GIVEN MATERIAL:
================================
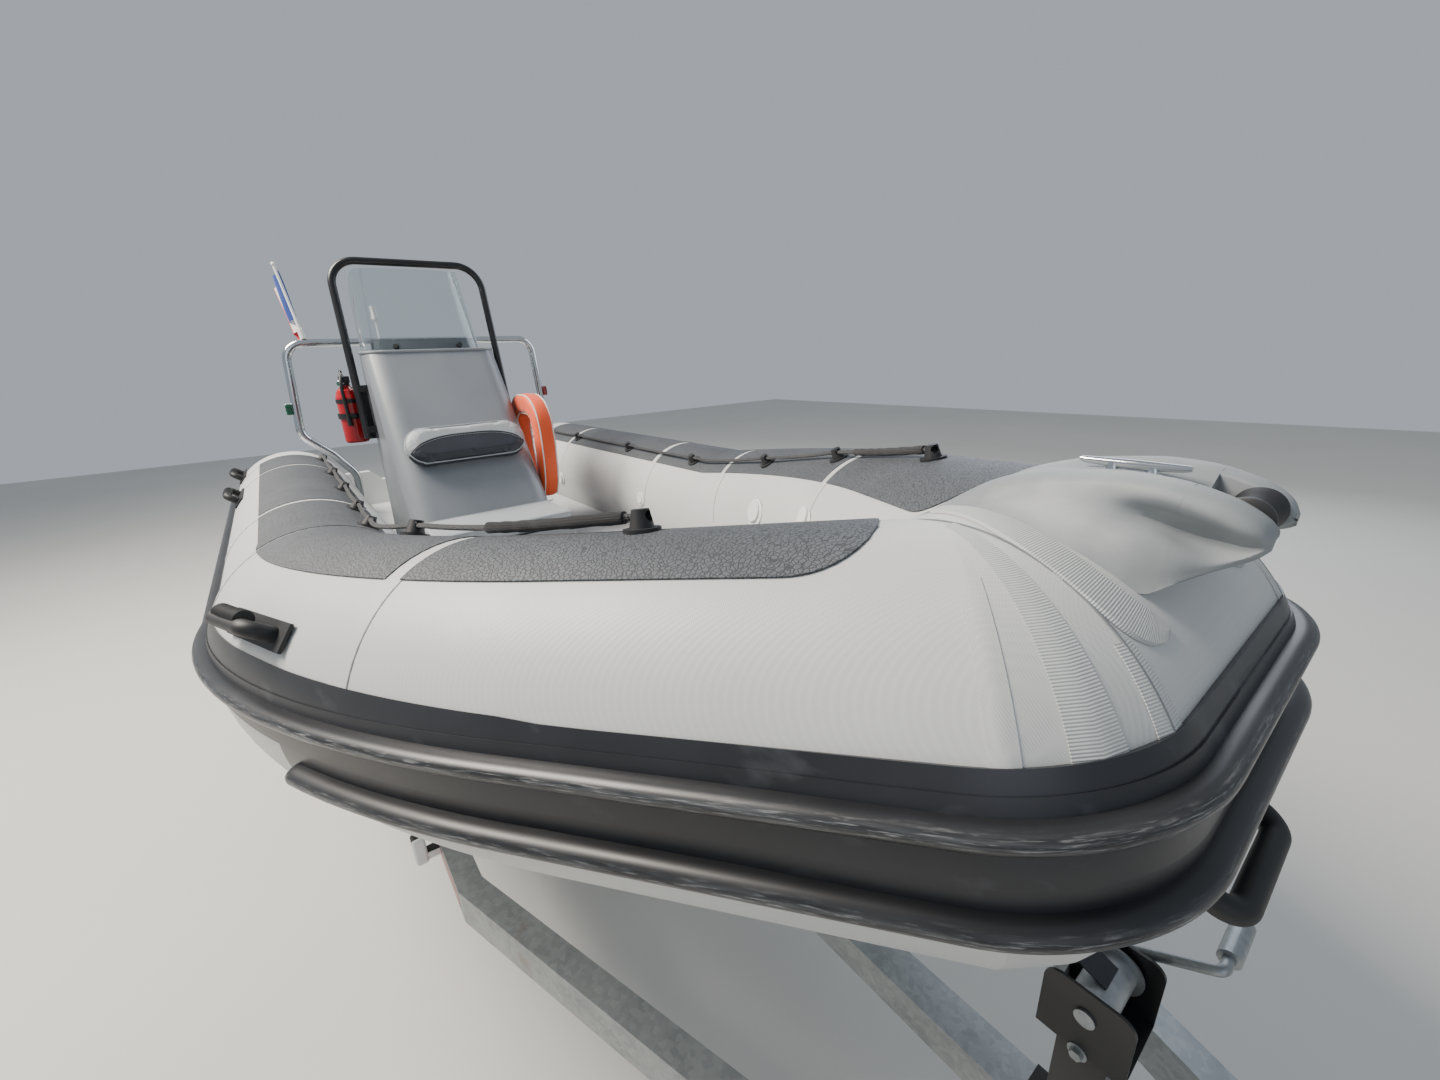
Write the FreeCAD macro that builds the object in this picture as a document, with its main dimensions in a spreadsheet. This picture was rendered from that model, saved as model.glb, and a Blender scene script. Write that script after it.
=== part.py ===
import FreeCAD, Part
import math
import os
import Sketcher
from FreeCAD import Placement, Rotation, Vector

# A rigid inflatable boat with its outboard engine, standing on its road trailer.
# Boat frame, in millimetres: x forward from the transom, y to port, z up from the ground.
# world_shift moves the finished pieces so that the part stands centred on its origin.

doc = FreeCAD.newDocument("InflatableBoat")
sheet = doc.addObject("Spreadsheet::Sheet", "dims")

# columns: name, value
SIZES = [
    ("world_shift", -2392),
    # collar of inflated tubes
    ("tube_radius", 265), ("tube_spacing", 785), ("axis_height", 1120),
    ("cone_end_x", -420), ("cone_start_x", 300), ("cone_end_radius", 120), ("cone_rise", 50),
    ("sheer_x", 2319), ("sheer_angle", 7.5), ("sheer_lead", 80),
    ("bend_radius", 2090), ("bend_angle", 32.5), ("seam_angle", 24.3),
    ("front_half", 180), ("cone_cap_length", 70), ("seat_gap", 0.3),
    # rub strakes and wear pads, at angles round the tube from its top
    ("strake_width", 62), ("strake_height", 46), ("upper_strake_angle", 79),
    ("lower_strake_angle", 99.5), ("lower_strake_start", 21),
    ("line_radius", 6), ("line_stand", 26), ("line_slack", 9), ("line_run", 180), ("line_play", 3.2),
    ("pad_thick", 3), ("pad_outer_angle", 28), ("pad_inner_angle", 42), ("pad_gap", 34),
    # hull, deck and transom
    ("deck_height", 970), ("deck_thick", 12), ("deck_front_x", 2760), ("keel_height", 690),
    ("chine_height", 865), ("chine_half", 640), ("transom_thick", 55), ("transom_top", 1180),
    ("engine_notch_half", 330), ("engine_notch_height", 1120), ("keel_strip", 30),
    ("lash_eye_y", 470), ("lash_eye_height", 1040), ("lash_eye_bore", 10),
    # bow locker
    ("locker_wall", 14), ("locker_height", 1150), ("locker_rear_x", 2760), ("locker_front_x", 3330),
    ("locker_rear_half", 400), ("locker_front_half", 170), ("lid_thick", 22), ("lid_margin", 45),
    ("hinge_x", 3331), ("hinge_height", 1161), ("hinge_half", 110), ("hinge_ear", 14),
    ("hinge_knuckle", 7), ("hinge_bore", 4), ("hinge_pin", 3.2),
    # bow step, cleat and roller
    ("step_half", 150), ("step_flange", 4), ("groove_half", 13), ("slot_half", 37),
    ("roller_x", 4158), ("roller_height", 1617), ("roller_radius", 29), ("roller_length", 66),
    ("roller_pin_radius", 6), ("cleat_x", 4015), ("cleat_length", 150), ("cleat_height", 1690),
    # console, its rail, screen and cushions
    ("console_y", -146), ("console_base_half", 300), ("console_top_half", 283),
    ("console_rear_x", 1060), ("console_front_x", 1875), ("console_top_front_x", 1285),
    ("console_top_height", 1876), ("dash_rear_x", 1070), ("dash_rear_height", 1690),
    ("console_wall", 10), ("console_corner", 90),
    ("rail_radius", 16), ("rail_half", 330), ("rail_foot_x", 1215), ("rail_foot_height", 1500),
    ("rail_top_x", 1080), ("rail_top_height", 2265), ("rail_corner", 110),
    ("screen_thick", 5), ("screen_top_height", 2235), ("screen_top_x", 1125),
    ("front_seat_x", 2010), ("front_seat_height", 1196), ("front_cushion", 70),
    ("seat_half", 286), ("backrest_width", 520), ("backrest_height", 190), ("backrest_thick", 80),
    # helm seat
    ("helm_x", 560), ("helm_length", 260), ("helm_half", 225), ("helm_height", 1400),
    ("helm_cushion", 90), ("helm_back_height", 240),
    # steering wheel and throttle
    ("wheel_rim_radius", 165), ("wheel_rim_tube", 13), ("wheel_centre_height", 1560), ("wheel_tilt", 20),
    # stern arch
    ("arch_radius", 21), ("arch_x", 320), ("arch_half", 668), ("arch_top", 1950),
    ("arch_foot_half", 485), ("arch_knee_half", 700), ("arch_knee_height", 1465), ("arch_corner", 90),
    ("arch_flange_radius", 45), ("arch_flange_thick", 8), ("arch_socket", 60),
    # outboard engine
    ("tilt_x", -70), ("tilt_height", 1165), ("tilt_pin", 13), ("steer_x", -150), ("steer_pin", 17),
    ("swivel_low", 880), ("swivel_high", 1150), ("clamp_half", 105), ("clamp_plate", 16),
    ("prop_height", 545), ("prop_radius", 148), ("prop_x", -505), ("prop_shaft", 11), ("running_gap", 0.5),
    ("leg_half", 45), ("vent_plate_height", 710), ("cowl_low", 1270), ("cowl_top", 1720), ("cowl_half", 178),
    ("cowl_front_x", -95), ("cowl_rear_x", -600),
    # trailer
    ("beam_base", 460), ("beam_height", 100), ("beam_width", 60), ("beam_wall", 4), ("beam_half", 670),
    ("beam_rear_x", 40), ("beam_bend_x", 3000), ("beam_join_x", 4800), ("beam_join_half", 72),
    ("keel_beam_side", 80), ("keel_beam_rear_x", 220), ("coupling_x", 5240), ("cross_side", 60),
    ("axle_x", 1180), ("arm_reach", 130), ("wheel_height", 298), ("track_half", 850), ("arm_thick", 30),
    ("tyre_radius", 298), ("tyre_width", 165), ("rim_radius", 168), ("hub_radius", 60),
    ("stub_radius", 18), ("guard_gap", 42), ("guard_width", 220), ("guard_thick", 3),
    ("keel_roller_radius", 45), ("keel_roller_half", 60), ("bunk_y", 400), ("bunk_width", 90),
    ("bunk_thick", 40), ("winch_x", 4130), ("winch_height", 850),
    ("jockey_x", 4960), ("jockey_y", 85), ("jockey_radius", 100), ("jockey_width", 60),
    ("jockey_tube", 24), ("jockey_trail", 45), ("jockey_pin", 8), ("jockey_fork_top", 248),
    ("jockey_sleeve_low", 430), ("jockey_sleeve_high", 800), ("jockey_stem_top", 600),
    ("cross_rear_x", 260), ("cross_front_x", 2250), ("marker_x", 2776),
    ("strap_width", 46), ("strap_thick", 3),
]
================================
SET TASK:
Take the data above and return it exactly.

THE COMPLETED TASK:
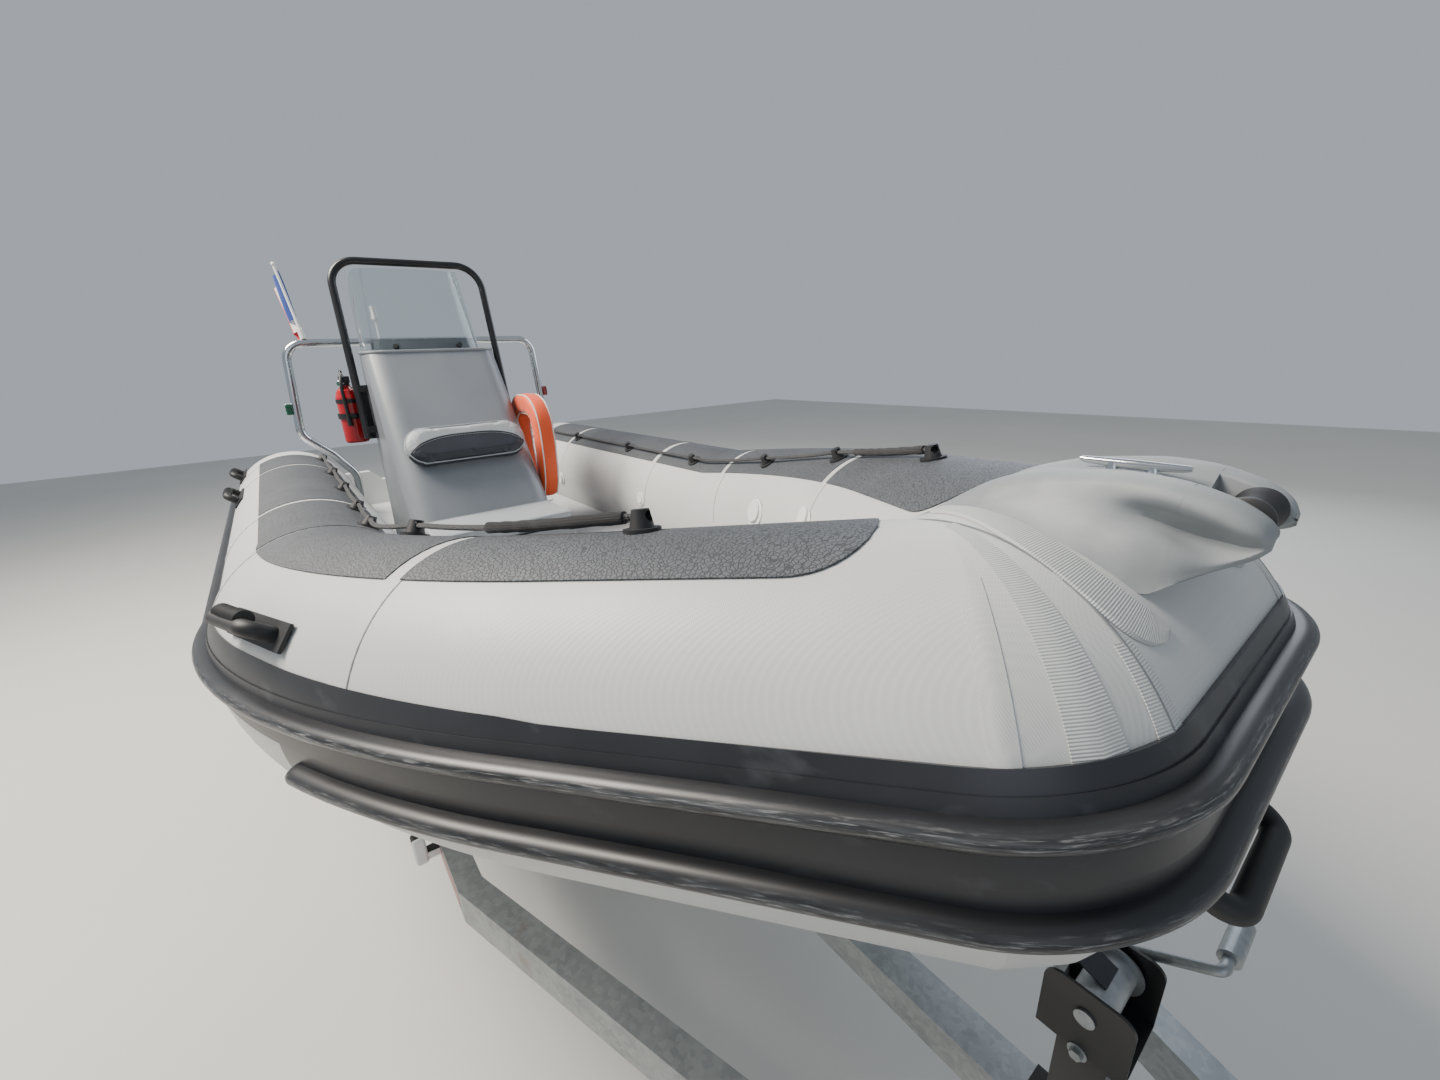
Write the FreeCAD macro that builds the object in this picture as a document, with its main dimensions in a spreadsheet. This picture was rendered from that model, saved as model.glb, and a Blender scene script. Write that script after it.
=== part.py ===
import FreeCAD, Part
import math
import os
import Sketcher
from FreeCAD import Placement, Rotation, Vector

# A rigid inflatable boat with its outboard engine, standing on its road trailer.
# Boat frame, in millimetres: x forward from the transom, y to port, z up from the ground.
# world_shift moves the finished pieces so that the part stands centred on its origin.

doc = FreeCAD.newDocument("InflatableBoat")
sheet = doc.addObject("Spreadsheet::Sheet", "dims")

# columns: name, value
SIZES = [
    ("world_shift", -2392),
    # collar of inflated tubes
    ("tube_radius", 265), ("tube_spacing", 785), ("axis_height", 1120),
    ("cone_end_x", -420), ("cone_start_x", 300), ("cone_end_radius", 120), ("cone_rise", 50),
    ("sheer_x", 2319), ("sheer_angle", 7.5), ("sheer_lead", 80),
    ("bend_radius", 2090), ("bend_angle", 32.5), ("seam_angle", 24.3),
    ("front_half", 180), ("cone_cap_length", 70), ("seat_gap", 0.3),
    # rub strakes and wear pads, at angles round the tube from its top
    ("strake_width", 62), ("strake_height", 46), ("upper_strake_angle", 79),
    ("lower_strake_angle", 99.5), ("lower_strake_start", 21),
    ("line_radius", 6), ("line_stand", 26), ("line_slack", 9), ("line_run", 180), ("line_play", 3.2),
    ("pad_thick", 3), ("pad_outer_angle", 28), ("pad_inner_angle", 42), ("pad_gap", 34),
    # hull, deck and transom
    ("deck_height", 970), ("deck_thick", 12), ("deck_front_x", 2760), ("keel_height", 690),
    ("chine_height", 865), ("chine_half", 640), ("transom_thick", 55), ("transom_top", 1180),
    ("engine_notch_half", 330), ("engine_notch_height", 1120), ("keel_strip", 30),
    ("lash_eye_y", 470), ("lash_eye_height", 1040), ("lash_eye_bore", 10),
    # bow locker
    ("locker_wall", 14), ("locker_height", 1150), ("locker_rear_x", 2760), ("locker_front_x", 3330),
    ("locker_rear_half", 400), ("locker_front_half", 170), ("lid_thick", 22), ("lid_margin", 45),
    ("hinge_x", 3331), ("hinge_height", 1161), ("hinge_half", 110), ("hinge_ear", 14),
    ("hinge_knuckle", 7), ("hinge_bore", 4), ("hinge_pin", 3.2),
    # bow step, cleat and roller
    ("step_half", 150), ("step_flange", 4), ("groove_half", 13), ("slot_half", 37),
    ("roller_x", 4158), ("roller_height", 1617), ("roller_radius", 29), ("roller_length", 66),
    ("roller_pin_radius", 6), ("cleat_x", 4015), ("cleat_length", 150), ("cleat_height", 1690),
    # console, its rail, screen and cushions
    ("console_y", -146), ("console_base_half", 300), ("console_top_half", 283),
    ("console_rear_x", 1060), ("console_front_x", 1875), ("console_top_front_x", 1285),
    ("console_top_height", 1876), ("dash_rear_x", 1070), ("dash_rear_height", 1690),
    ("console_wall", 10), ("console_corner", 90),
    ("rail_radius", 16), ("rail_half", 330), ("rail_foot_x", 1215), ("rail_foot_height", 1500),
    ("rail_top_x", 1080), ("rail_top_height", 2265), ("rail_corner", 110),
    ("screen_thick", 5), ("screen_top_height", 2235), ("screen_top_x", 1125),
    ("front_seat_x", 2010), ("front_seat_height", 1196), ("front_cushion", 70),
    ("seat_half", 286), ("backrest_width", 520), ("backrest_height", 190), ("backrest_thick", 80),
    # helm seat
    ("helm_x", 560), ("helm_length", 260), ("helm_half", 225), ("helm_height", 1400),
    ("helm_cushion", 90), ("helm_back_height", 240),
    # steering wheel and throttle
    ("wheel_rim_radius", 165), ("wheel_rim_tube", 13), ("wheel_centre_height", 1560), ("wheel_tilt", 20),
    # stern arch
    ("arch_radius", 21), ("arch_x", 320), ("arch_half", 668), ("arch_top", 1950),
    ("arch_foot_half", 485), ("arch_knee_half", 700), ("arch_knee_height", 1465), ("arch_corner", 90),
    ("arch_flange_radius", 45), ("arch_flange_thick", 8), ("arch_socket", 60),
    # outboard engine
    ("tilt_x", -70), ("tilt_height", 1165), ("tilt_pin", 13), ("steer_x", -150), ("steer_pin", 17),
    ("swivel_low", 880), ("swivel_high", 1150), ("clamp_half", 105), ("clamp_plate", 16),
    ("prop_height", 545), ("prop_radius", 148), ("prop_x", -505), ("prop_shaft", 11), ("running_gap", 0.5),
    ("leg_half", 45), ("vent_plate_height", 710), ("cowl_low", 1270), ("cowl_top", 1720), ("cowl_half", 178),
    ("cowl_front_x", -95), ("cowl_rear_x", -600),
    # trailer
    ("beam_base", 460), ("beam_height", 100), ("beam_width", 60), ("beam_wall", 4), ("beam_half", 670),
    ("beam_rear_x", 40), ("beam_bend_x", 3000), ("beam_join_x", 4800), ("beam_join_half", 72),
    ("keel_beam_side", 80), ("keel_beam_rear_x", 220), ("coupling_x", 5240), ("cross_side", 60),
    ("axle_x", 1180), ("arm_reach", 130), ("wheel_height", 298), ("track_half", 850), ("arm_thick", 30),
    ("tyre_radius", 298), ("tyre_width", 165), ("rim_radius", 168), ("hub_radius", 60),
    ("stub_radius", 18), ("guard_gap", 42), ("guard_width", 220), ("guard_thick", 3),
    ("keel_roller_radius", 45), ("keel_roller_half", 60), ("bunk_y", 400), ("bunk_width", 90),
    ("bunk_thick", 40), ("winch_x", 4130), ("winch_height", 850),
    ("jockey_x", 4960), ("jockey_y", 85), ("jockey_radius", 100), ("jockey_width", 60),
    ("jockey_tube", 24), ("jockey_trail", 45), ("jockey_pin", 8), ("jockey_fork_top", 248),
    ("jockey_sleeve_low", 430), ("jockey_sleeve_high", 800), ("jockey_stem_top", 600),
    ("cross_rear_x", 260), ("cross_front_x", 2250), ("marker_x", 2776),
    ("strap_width", 46), ("strap_thick", 3),
]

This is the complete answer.